A Certified Resale Home Warranty is provided by First Canadian Title Company Limited (FCT). A seller pays a flat fee and gets a pre-listing home inspection, as well as an 18-month warranty that covers heating and cooling systems, roof and foundation repairs or replacements up to $20,000. The program launched in Winnipeg and Niagara but Mark Page, head of the Certified Resale Home program at FCT, says that they’re planning on making the program available throughout Ontario in 2017.

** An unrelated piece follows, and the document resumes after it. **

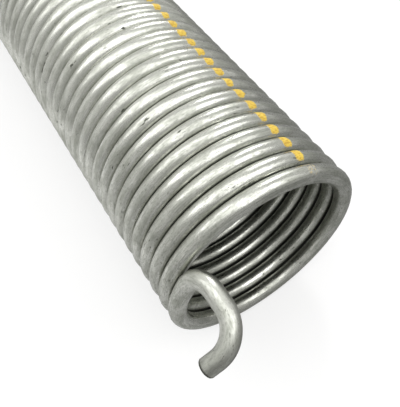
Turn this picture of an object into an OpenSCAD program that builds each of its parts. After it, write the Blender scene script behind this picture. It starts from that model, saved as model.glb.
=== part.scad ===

Another option is a Certified Pre-Owned Home warranty, which is available through UNIRISC and is underwritten by Trisura Guarantee Insurance Company. The warranty is for 12 months and covers structural issues, home systems, and home appliances for residential homes.
Other warranty options
There are some lenders that provide warranties of their own when you get a mortgage. First National, for example, has the Encompass Home System Warranty Program, which is free for the first year and provides up to $10,000 in eligible home repairs annually for central heating and air conditioning, electrical, water heater (if you own it) and core plumbing. CIBC also offers a program through Assurant Services Canada Inc. that is free for the first five months and covers up to $10,000 in a 12-month period for central heating and air conditioning, electrical, water heater, and emergency plumbing. Credit unions offer similar programs, like DUCA, which has various warranties available to cover home appliances and/or home systems. They’re free for the first six months.
A home inspection is great, but they can’t see behind walls and, depending on the time of year that they’re doing the inspection, are limited by certain conditions on thoroughly inspecting parts of the home. A home warranty provides buyers of new and resale homes alike even more confidence that they’ll be protected in the event that their home begins to fall apart the moment they get the keys.